WRITTEN REQUEST. Repeat each entry in full, exactly.

--

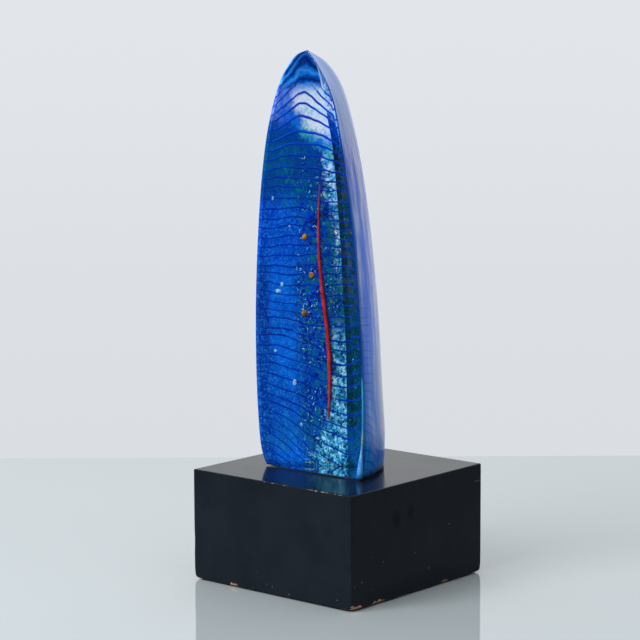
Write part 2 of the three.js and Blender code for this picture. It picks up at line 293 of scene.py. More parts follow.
class Nodes:
    """A node tree under construction."""

    def __init__(self, tree):
        self.tree = tree
        tree.nodes.clear()

    def put(self, socket, value):
        """Link a socket to another, or set its value. Colours have three numbers."""
        value = value.socket if isinstance(value, Value) else value
        if isinstance(value, bpy.types.NodeSocket):
            self.tree.links.new(value, socket)
        elif value is not None:
            socket.default_value = (*value, 1.0) if socket.type == "RGBA" else value

    def add(self, kind, values=(), **settings):
        """A node with its settings and with values for its sockets, in order or by name."""
        node = self.tree.nodes.new("ShaderNode" + kind)
        for name, setting in settings.items():
            setattr(node, name, setting)
        for key, value in values.items() if isinstance(values, dict) else enumerate(values):
            self.put(node.inputs[key], value)
        return node

    def number(self, kind, values, **settings):
        return Value(self, self.add(kind, values, **settings).outputs[0])

    def math(self, operation, *values):
        return self.number("Math", values, operation=operation)

    def split(self, vector):
        return [Value(self, socket) for socket in self.add("SeparateXYZ", [vector]).outputs]

    def mix(self, share, a, b):
        return self.add("Mix", {0: share, 6: a, 7: b}, data_type="RGBA").outputs[2]


class Surface(Nodes):
    """A material under construction: its colour is painted step by step."""

    def __init__(self, name):
        self.material = bpy.data.materials.new(name)
        self.material.use_nodes = True
        super().__init__(self.material.node_tree)
        self.output = self.add("OutputMaterial")
        self.position = self.add("TexCoord").outputs["Object"]
        self.colour = None

    def scaled(self, factors):
        return self.add("VectorMath", (self.position, factors), operation="MULTIPLY").outputs[0]

    def noise(self, scale, detail=2.0, roughness=0.5, distortion=0.0, at=None):
        values = {"Vector": at or self.position, "Scale": scale, "Detail": detail}
        values |= {"Roughness": roughness, "Distortion": distortion}
        return Value(self, self.add("TexNoise", values).outputs["Fac"])

    def cells(self, scale):
        """Distance from the middle of each of many small cells, and three random numbers for each."""
        outputs = self.add("TexVoronoi", {"Vector": self.position, "Scale": scale}).outputs
        return Value(self, outputs["Distance"]), self.split(outputs["Color"])

    def grains(self, scale):
        return self.cells(scale)[1]

    def ramp(self, value, stops):
        node = self.add("ValToRGB", [value])
        elements = node.color_ramp.elements
        while len(elements) < len(stops):
            elements.new(1.0)
        for element, (spot, colour) in zip(elements, stops):
            element.position = spot
            element.color = (*colour, 1.0)
        return node.outputs[0]

    def paint(self, colour, share):
        self.colour = self.mix(share, self.colour, colour)

    def frit(self, grains, light, dark, strength):
        """Grains painted in a light and a dark tint."""
        self.paint(light, grains[0].fade(0.62, 1.0) * strength)
        self.paint(dark, grains[1].fade(0.45, 0.0) * strength)

    def specks(self, amount, scale):
        """Small specks, more of them where the amount, from 0 to 1, is high."""
        distance, kind = self.cells(scale)
        self.paint(self.ramp(kind[0], SPECK_STOPS), kind[1].below(amount) * distance.fade(0.36, 0.24))

    def bump(self, height, distance):
        return self.add("Bump", {"Height": height, "Distance": distance}).outputs[0]

    def finish(self, roughness, normal=None, **settings):
        """The shader, joined to the output. Settings are the names of its sockets with _ for a space."""
        values = {"Base Color": self.colour, "Roughness": roughness, "Normal": normal}
        values |= {name.replace("_", " "): setting for name, setting in settings.items()}
        self.shader = self.add("BsdfPrincipled", values)
        self.put(self.output.inputs["Surface"], self.shader.outputs[0])
        return self.material


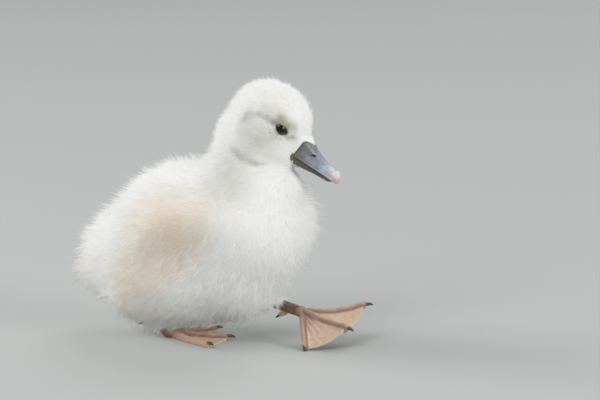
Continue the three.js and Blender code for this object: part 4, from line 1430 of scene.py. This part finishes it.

--

REPLY.
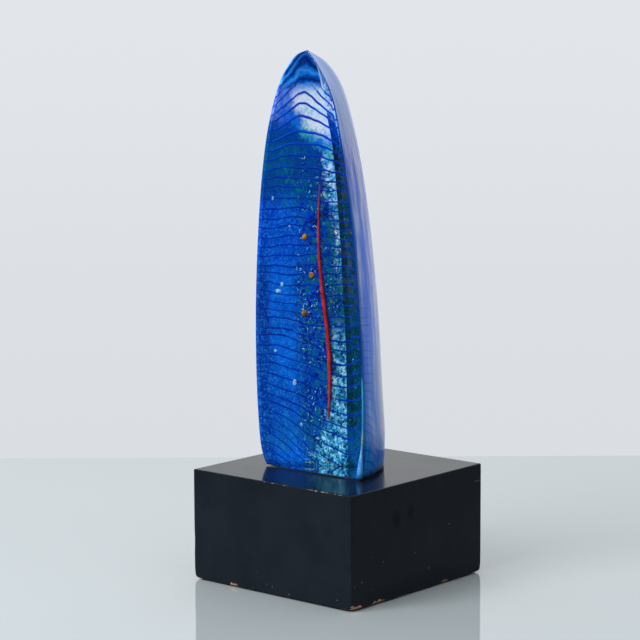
Write part 2 of the three.js and Blender code for this picture. It picks up at line 293 of scene.py. More parts follow.
class Nodes:
    """A node tree under construction."""

    def __init__(self, tree):
        self.tree = tree
        tree.nodes.clear()

    def put(self, socket, value):
        """Link a socket to another, or set its value. Colours have three numbers."""
        value = value.socket if isinstance(value, Value) else value
        if isinstance(value, bpy.types.NodeSocket):
            self.tree.links.new(value, socket)
        elif value is not None:
            socket.default_value = (*value, 1.0) if socket.type == "RGBA" else value

    def add(self, kind, values=(), **settings):
        """A node with its settings and with values for its sockets, in order or by name."""
        node = self.tree.nodes.new("ShaderNode" + kind)
        for name, setting in settings.items():
            setattr(node, name, setting)
        for key, value in values.items() if isinstance(values, dict) else enumerate(values):
            self.put(node.inputs[key], value)
        return node

    def number(self, kind, values, **settings):
        return Value(self, self.add(kind, values, **settings).outputs[0])

    def math(self, operation, *values):
        return self.number("Math", values, operation=operation)

    def split(self, vector):
        return [Value(self, socket) for socket in self.add("SeparateXYZ", [vector]).outputs]

    def mix(self, share, a, b):
        return self.add("Mix", {0: share, 6: a, 7: b}, data_type="RGBA").outputs[2]


class Surface(Nodes):
    """A material under construction: its colour is painted step by step."""

    def __init__(self, name):
        self.material = bpy.data.materials.new(name)
        self.material.use_nodes = True
        super().__init__(self.material.node_tree)
        self.output = self.add("OutputMaterial")
        self.position = self.add("TexCoord").outputs["Object"]
        self.colour = None

    def scaled(self, factors):
        return self.add("VectorMath", (self.position, factors), operation="MULTIPLY").outputs[0]

    def noise(self, scale, detail=2.0, roughness=0.5, distortion=0.0, at=None):
        values = {"Vector": at or self.position, "Scale": scale, "Detail": detail}
        values |= {"Roughness": roughness, "Distortion": distortion}
        return Value(self, self.add("TexNoise", values).outputs["Fac"])

    def cells(self, scale):
        """Distance from the middle of each of many small cells, and three random numbers for each."""
        outputs = self.add("TexVoronoi", {"Vector": self.position, "Scale": scale}).outputs
        return Value(self, outputs["Distance"]), self.split(outputs["Color"])

    def grains(self, scale):
        return self.cells(scale)[1]

    def ramp(self, value, stops):
        node = self.add("ValToRGB", [value])
        elements = node.color_ramp.elements
        while len(elements) < len(stops):
            elements.new(1.0)
        for element, (spot, colour) in zip(elements, stops):
            element.position = spot
            element.color = (*colour, 1.0)
        return node.outputs[0]

    def paint(self, colour, share):
        self.colour = self.mix(share, self.colour, colour)

    def frit(self, grains, light, dark, strength):
        """Grains painted in a light and a dark tint."""
        self.paint(light, grains[0].fade(0.62, 1.0) * strength)
        self.paint(dark, grains[1].fade(0.45, 0.0) * strength)

    def specks(self, amount, scale):
        """Small specks, more of them where the amount, from 0 to 1, is high."""
        distance, kind = self.cells(scale)
        self.paint(self.ramp(kind[0], SPECK_STOPS), kind[1].below(amount) * distance.fade(0.36, 0.24))

    def bump(self, height, distance):
        return self.add("Bump", {"Height": height, "Distance": distance}).outputs[0]

    def finish(self, roughness, normal=None, **settings):
        """The shader, joined to the output. Settings are the names of its sockets with _ for a space."""
        values = {"Base Color": self.colour, "Roughness": roughness, "Normal": normal}
        values |= {name.replace("_", " "): setting for name, setting in settings.items()}
        self.shader = self.add("BsdfPrincipled", values)
        self.put(self.output.inputs["Surface"], self.shader.outputs[0])
        return self.material


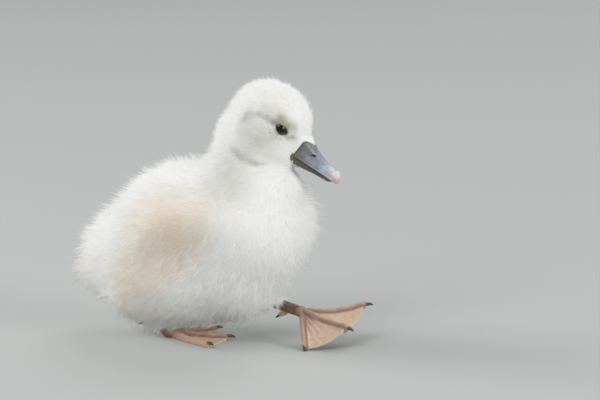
Continue the three.js and Blender code for this object: part 4, from line 1430 of scene.py. This part finishes it.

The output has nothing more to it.